From the line with "Model this object" to the line with "# finished tongs", both lines included, set down exactly those lines, please, and no others.

==========

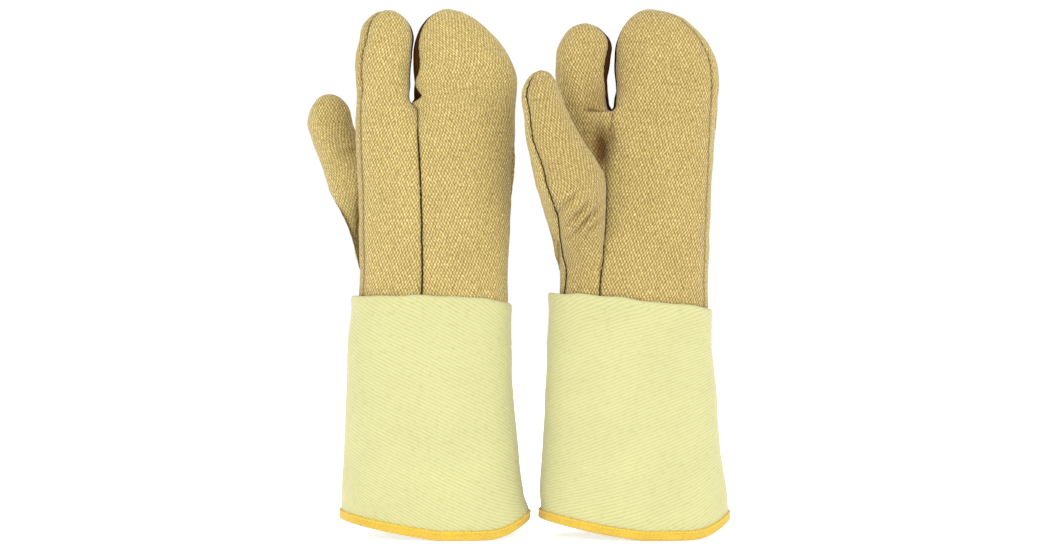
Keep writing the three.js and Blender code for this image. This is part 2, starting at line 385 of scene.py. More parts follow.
class DigitColumn(Column):
    """The index or the mitt side of a glove, with its share of the hand."""

    def __init__(self, glove, name):
        self.is_index = name == "index"
        if self.is_index:
            self.digit, self.outer = glove.index, glove.outer_left
            super().__init__(glove, glove.index_tip, DOME)
        else:
            self.digit, self.outer = glove.mitt, glove.outer_right
            tip = glove.mitt_tip - 1.2 * MM
            super().__init__(glove, tip, tip - (glove.digit_low + 10 * MM))

    def digit_edges(self, z):
        """The digit's outer and inner edges at a height, before its rounded end for the index."""
        g = self.glove
        right_hand = g.side == "right"
        outer = g.at(self.outer, z)
        inner = g.at(self.digit[1 if self.is_index else 0], z)
        if self.is_index:
            domed = ramp(z - 0.416, 16 * MM)
            outer -= (1.6 if right_hand else 0.7) * MM * ramp(z - 0.385, 20 * MM)
            outer += (3.0 if right_hand else 1.2) * MM * domed
            inner += 1.8 * MM * domed
            wider = 2.1 * MM * ramp(z - 0.374, 16 * MM) if right_hand else 0
            further = 1.4 if right_hand else 2.6
            inner += wider + further * MM * ramp(z - 0.402, 22 * MM)
            return outer, inner
        if right_hand:
            inner -= 1.3 * MM * ramp(z - 0.376, 12 * MM)
            outer += 3.2 * MM * bell(z - 0.318, 30 * MM)
        else:
            outer += 1.8 * MM * bell(z - 0.345, 55 * MM)
        peak, start, power = (11, 0.391, 1.68) if right_hand else (14, 0.403, 1.8)
        peak *= MM
        climb = np.clip((z - start) / (self.tip - start), 0, 1)
        outer = peak + (outer - peak) * (1 - climb ** power) ** (1 / power)
        climb = np.clip((z - 0.413) / (self.tip - 0.413), 0, 1)
        inner = peak + (inner - peak) * (1 - climb ** 2) ** 0.5
        return outer, inner

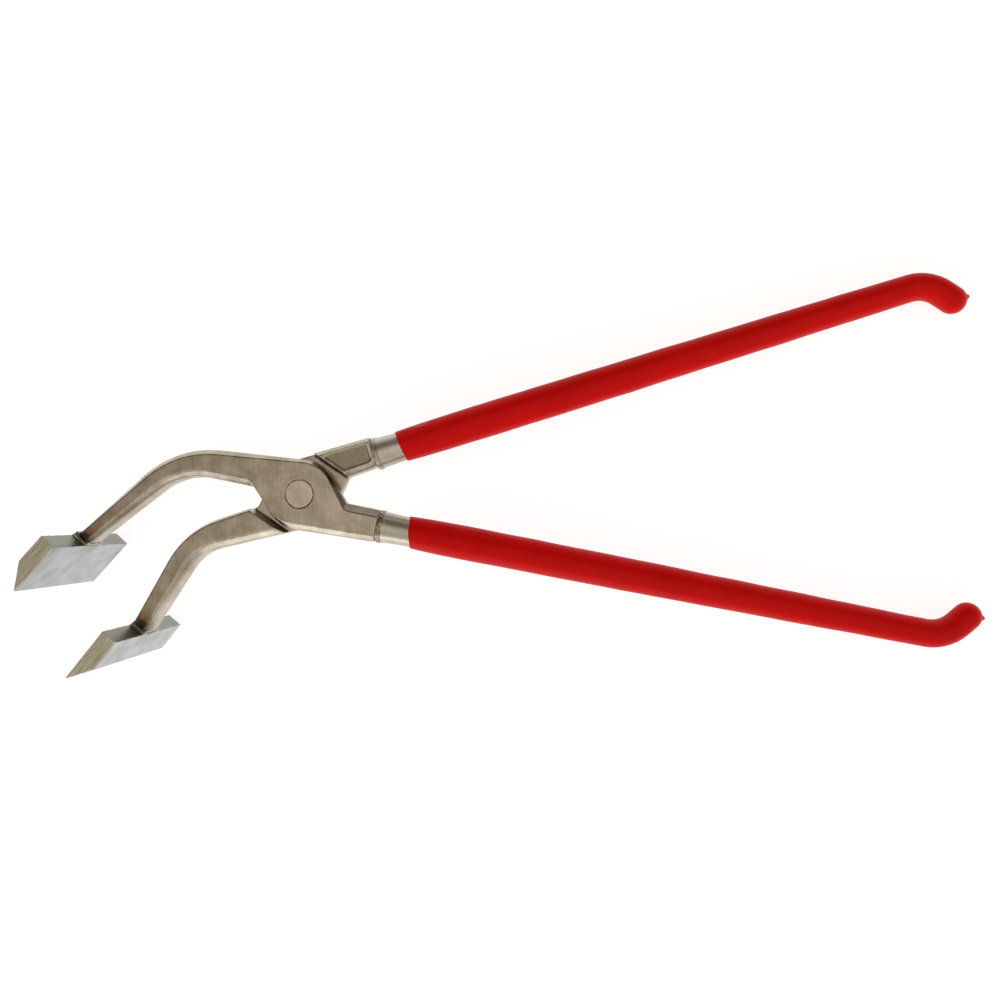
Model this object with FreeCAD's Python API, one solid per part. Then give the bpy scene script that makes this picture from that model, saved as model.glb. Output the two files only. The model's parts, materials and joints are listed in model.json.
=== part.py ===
import FreeCAD, Part
import math
import os

# Frame grip: long-handled tongs that lift a comb frame out of a beehive by its top bar.
# The tongs are drawn in a tool frame: origin on the rivet axis at mid thickness, x towards the
# handles, y from the lower handle to the upper one, z along the rivet. The last step lays the
# finished tongs on a table. Lengths are in millimetres and angles in degrees.

# --- forgings -------------------------------------------------------------------------------
FORGING_T = 11.0          # full thickness of the jaw arms and of the handle stubs
BEVEL_H = 2.2             # height of the bevel between a flat face and the side wall
FACE_R_MIN = 0.4          # tightest corner of a flat face
LAP_GAP = 0.10            # air between the two lap plates
SHOULDER_D = 14.6         # distance of each lap shoulder from the rivet axis, at the lap surface
SHOULDER_DRAFT = 8.0      # forging draft of the shoulders
SHOULDER_ANGLE = 52.9     # direction the shoulders of the rear forging face
FILM = 0.3                # brazing filler between an arm's end and its blade
PANEL_DEPTH = 0.6         # recess in the upper handle stub

# --- gripping blades ------------------------------------------------------------------------
BLADE_H = 20.8            # from the heel to the edge
BLADE_T = 6.4             # thickness
BLADE_STRAIGHT = 12.0     # parallel part before the chisel bevel
BLADE_EDGE = 0.7          # width left at the edge
BLADE_L = 54.0            # length along the rivet direction
BLADE_SHIFT = -0.3        # the blades sit slightly towards the back of the arms
BLADE_ROUND = 0.3         # ground edges
UPPER_BLADE_DIR = 224.5   # direction from heel to edge
LOWER_BLADE_DIR = 228.0
BRAZE_LEG = 1.5           # leg of the brazing fillet
BRAZE_HOLLOW = 0.3        # share of the leg left at the middle of the hollow fillet

# --- rivet ----------------------------------------------------------------------------------
RIVET_HEAD_R = 5.2
RIVET_SHANK_R = 4.2
RIVET_HEAD_H = 1.0        # countersink depth of both heads, set flush
RUNNING_FIT = 0.05        # radial clearance in the front forging

# --- handles --------------------------------------------------------------------------------
HANDLE_ANGLE = 13.9       # each handle from the middle line, jaws open by a frame bar
HANDLE_OFFSET = 6.15      # distance of a handle's axis from the rivet axis
STUB_END = 30.3           # weld between stub and bar, measured along the handle axis
BEND_START = 229.1        # where the lower bar starts to bend inwards
UPPER_EXTRA = 2.0         # the upper bar reaches a little further
BEND_R = 13.0
BEND_TURN = 52.0
TAIL = 4.45               # straight end after the bend
BAR_STATIONS = ((30.3, 5.85), (34.0, 5.65), (42.0, 5.35), (60.0, 5.4), (115.0, 5.2),
                (160.0, 4.9), (200.0, 4.5), (BEND_START, 4.15))
GRIP_STATIONS = ((38.0, 5.75), (41.5, 5.95), (47.0, 6.2), (60.0, 6.37), (115.0, 6.17),
                 (160.0, 5.8), (200.0, 5.4), (BEND_START, 5.05))
UPPER_RIM = 40.2          # where the dipped coat starts
LOWER_RIM = 42.0
RIM_TILT_UPPER = 7.0      # the bath surface crossed the handles at a slant
RIM_TILT_LOWER = 11.0
NIB_R = 2.3               # drip left at the lowest point of the dipped end
NIB_TIP_R = 0.6
NIB_H = 2.4
NIB_SINK = 1.2            # root of the drip inside the end
NIB_OFFSET = 0.4          # the drip hangs a little inside the end's middle
RIDGE_R = 6.25            # weld ridge around the butt joint
RIDGE_W = 2.4
RIDGE_ROOT = 5.5
RIDGE_SHIFT = 0.9         # the bead lies on the bar's side of the joint
RIDGE_DEPTH = 1.6         # the bead reaches down to the bar

# --- lying on a table -----------------------------------------------------------------------
LEAN_Y = 3.514            # the blades stick out further than the grips, so the tongs lie aslant,
LEAN_X = -2.150           # on the ends of both blades and on the upper handle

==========

### The answer
Model this object with FreeCAD's Python API, one solid per part. Then give the bpy scene script that makes this picture from that model, saved as model.glb. Output the two files only. The model's parts, materials and joints are listed in model.json.
=== part.py ===
import FreeCAD, Part
import math
import os

# Frame grip: long-handled tongs that lift a comb frame out of a beehive by its top bar.
# The tongs are drawn in a tool frame: origin on the rivet axis at mid thickness, x towards the
# handles, y from the lower handle to the upper one, z along the rivet. The last step lays the
# finished tongs on a table. Lengths are in millimetres and angles in degrees.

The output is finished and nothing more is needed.